Nos dois meses seguintes reprimi os meus sentimentos de dor e o meu marido queixou-se da minha indiferença em relação ao que se passou, mas passado uns 4 meses comecei a sentir-me estranha.  Foi das sensações mais horríveis que senti até hoje: olhava -me ao espelho e não me reconhecia, parecia uma estranha que ali aparecia reflectida, o ambiente à minha volta, as pessoas pareciam-me irreais, saídas de um sonho ou como se estivesse a ver o mundo debaixo de água. Sensação que mais tarde vim a saber designar-se em psiquiatria como desrealização/despersonalização, é basicamente um mecanismo de defesa activado quando a dor é muita e o cérebro diz basta! Então desconecta-se da realidade dolorosa. É estranho. Sentia-me desligada e ao mesmo tempo a enlouquecer. Assustei-me com estes sentimentos e tive ataques de pânico, achei que era permanente. Em casa chorava desalmadamente, um sentimento de angustia, desespero e dor como nunca senti. Depois vieram os pensamentos de morte, muita morte, queria morrer mas ao mesmo tempo não queria. O futuro não existia, não havia esperança. Foi o lugar mais solitário, triste, escuro e de certa forma egoísta que a minha alma já visitou.  Depois de procurar ajuda tornou-se oficial: estava com uma depressão. A medicação fazia sentir-me pior, não quis tomar. Mais tempo de baixa.

Mas a cada dia, a cada sessão de terapia sentia-me mais humana. O amor de estranhos como a minha terapeuta salvou-me, o sorriso do senhor dos correios salvou-me, a net e a generosidade das pessoas que se expõe na net salvaram-me. O meu marido também me salvou. Foram todos lá.... resgatar-me desse sítio escuro onde só habita a dor, a morte, a ausência, o vazio.

Fez um ano, mas já não sou a mesma sendo à mesma eu! Sinto medo! Não há dia que não sinta medo de não vir a ser mãe, de não vir a ter filhos meus e dele. De não me ver reflectida nesses frutos. Medo de perder o meu "eu"criança para sempre porque posso nunca vir ter filhos. É como se o meu "eu" criança e traquinas (fui muito traquinas) nunca mais pudesse renascer e viver de novo através do meus filhos, ficasse sepultado no meu passado.

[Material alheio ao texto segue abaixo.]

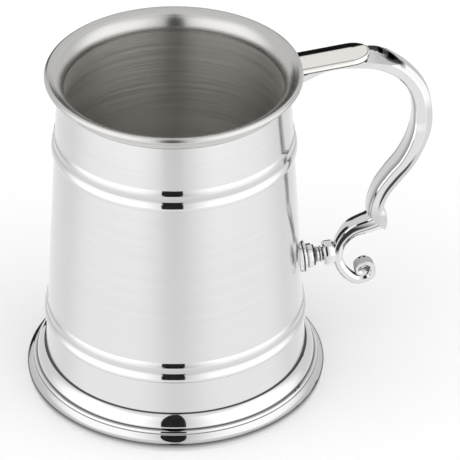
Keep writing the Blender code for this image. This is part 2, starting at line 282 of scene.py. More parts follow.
def crevices(outline, reach=0.25, full=50.0):
    """How much painted shade a closed outline's points take: the inward turn within reach of each, up to
    full.
    """
    before, after = np.roll(outline, 1, axis=0), np.roll(outline, -1, axis=0)
    a, b = outline - before, after - outline
    turn = np.degrees(np.arctan2(a[:, 0] * b[:, 1] - a[:, 1] * b[:, 0], (a * b).sum(axis=1)))
    area = (outline[:, 0] * after[:, 1] - after[:, 0] * outline[:, 1]).sum()
    inward = np.clip(-turn * np.sign(area), 0, None)
    near = np.linalg.norm(outline[:, None] - outline[None], axis=2) < reach
    return np.clip((near * inward[None]).sum(axis=1) / full, 0, 1) * (near * inward[None] > 1).any(axis=1)


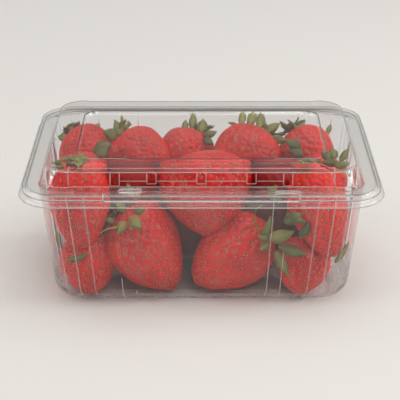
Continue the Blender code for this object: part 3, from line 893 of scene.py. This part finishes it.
def makeSkinPaint():
    paint = Paint("berrySkin")
    where = paint.where()
    dent = paint.layer("dent")
    along = paint.layer("along")
    cloud = paint.noise(where, 55.0, 3.0)
    fine = paint.noise(where, 900.0, 3.0, 0.6)
    inner = paint.layer("inner")
    body = paint.mix(paint.ramp(cloud, 0.3, 0.7), fruit["deepRed"], fruit["brightRed"])
    # painted shade: darker red down in the dimples round the seeds
    body = paint.mix(dent * 0.8, body, fruit["dimpleShadeRed"])
    # painted highlights: pale rings round the seeds, in patches, painted into the colour as glints
    patch = paint.noise(where, 34.0, 1.0)
    ring = paint.ramp(dent, 0.06, 0.18) * paint.ramp(dent, 0.42, 0.26) * paint.ramp(patch, 0.52, 0.66, 0.06, 0.36)
    body = paint.mix(ring, body, fruit["ring"])
    shoulder = paint.ramp(along + cloud * 0.14, -0.80, -1.0, 0.0, 0.7)
    body = paint.mix(shoulder, body, fruit["shoulder"])
    # painted shade: the berries deep in the heap are darkened and lose their coat
    colour = paint.mix(inner, body, fruit["paintedShadeRed"])
    bumps = paint.bump(0.25, 0.0003, fine)
    skin = paint.node("BsdfPrincipled", None, Base_Color=colour,
                      Roughness=0.30 + cloud * 0.1 + dent * 0.1 + inner * 0.3, Normal=bumps,
                      Subsurface_Weight=0.1, Subsurface_Radius=(0.003, 0.0008, 0.0006), Subsurface_Scale=1.0,
                      Specular_IOR_Level=0.2, Coat_Weight=fruit["coat"] - inner * fruit["coat"], Coat_Roughness=0.06,
                      Coat_IOR=1.5)
    return paint.output(skin)


def makeSeedPaint():
    paint = Paint("seedPaint")
    tone = paint.layer("tone")
    where = paint.where()
    fine = paint.noise(where, 1600.0, 2.0)
    colour = paint.mix(tone, fruit["seed"], fruit["paleSeed"])
    colour = paint.mix(fine * 0.5, colour, fruit["seedEdge"])
    bumps = paint.bump(0.3, 0.0001, fine)
    skin = paint.node("BsdfPrincipled", None, Base_Color=colour, Roughness=0.3 + fine * 0.2, Normal=bumps)
    return paint.output(skin)


def makeFruit():
    skinPaint, seedPaint = makeSkinPaint(), makeSeedPaint()
    groups = (("berriesFront", berries[:7]), ("berriesBack", berries[7:12]), ("berriesUnder", berries[12:]))
    seeds = bmesh.new()
    seeds.verts.layers.float.new("tone")
    number = 0
    made = []
    for name, rows in groups:
        bm = bmesh.new()
        for layer in ("dent", "along", "inner"):
            bm.verts.layers.float.new(layer)
        dent, along, inner = (bm.verts.layers.float[layer] for layer in ("dent", "along", "inner"))
        for row in rows:
            berry = Berry(number, row)
            ways = berry.seedWays()
            addSkin(bm, berry, ways, dent, along, inner)
            if berry.detail > 5:
                addSeeds(seeds, berry, ways)
            made.append(berry)
            number += 1
        obj = finishObject(name, bm, skinPaint)
        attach(obj, "tub")
        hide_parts("strawberries")
        print(name, len(obj.data.polygons))
    obj = finishObject("seeds", seeds, seedPaint)
    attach(obj, "tub")
    print("seeds", len(obj.data.polygons))
    return made


# calyxes and stalks
calyx = {
    "length": 0.46, "width": 0.27, "thickness": 0.35,
    "dark": (0.060, 0.060, 0.014, 1), "pale": (0.27, 0.25, 0.055, 1), "patch": (0.34, 0.31, 0.08, 1),
}
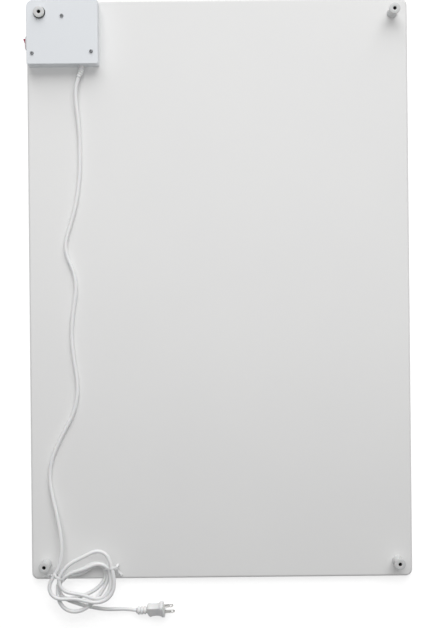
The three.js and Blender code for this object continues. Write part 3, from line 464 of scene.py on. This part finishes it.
# The ribbon's section, in shares of its half width and half thickness: the loop bulges over the wire core.
loop_section = [(-1, -0.4), (-0.8, -1), (0, -0.6), (0.8, -1), (1, -0.4),
                (1, 0.4), (0.8, 1), (0, 0.6), (-0.8, 1), (-1, 0.4)]
tail_section = [(-1, -0.4), (-0.8, -1), (0.8, -1), (1, -0.4), (1, 0.4), (0.8, 1), (-0.8, 1), (-1, 0.4)]
tie_clearance, tie_step, tail_step = 0.0006, 0.0012, 0.001


def strands_at(centre, along, reach):
    """Where the cord passes a plane across the hank, as (across, height) from the tie's centre."""
    offsets = cord_line[:, :2] - np.array(centre)
    ahead = offsets @ np.array(along)
    sideways = offsets @ np.array([-along[1], along[0]])
    found = []
    for i in range(len(cord_line) - 1):
        if ahead[i] * ahead[i + 1] <= 0 and abs(sideways[i]) < reach:
            found.append((sideways[i], cord_line[i][2]))
    return found


def hull_of(points):
    """The points that a tight band round all of them touches, in order."""
    points = sorted(points)
    sides = []
    for ordered in (points, points[::-1]):
        chain = []
        for p in ordered:
            while len(chain) > 1 and ((chain[-1][0] - chain[-2][0]) * (p[1] - chain[-2][1])
                                      <= (chain[-1][1] - chain[-2][1]) * (p[0] - chain[-2][0])):
                chain.pop()
            chain.append(p)
        sides += chain[:-1]
    return sides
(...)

Mas cada testemunho generoso relatado no youtube ou em blogs, de outras que como eu passaram pelo mesmo, faz-me ter uma faísca de esperança, faz-me não desistir e continuar.a lutar De tantas coisas más que a Internet possa ter, também tem muitas coisas boas e maravilhosas e esta partilha, esta generosidade em partilhar a dor, a luta e a alegria, é uma delas.

Estou de momento à espera do período, mas mais vorazmente à tua espera.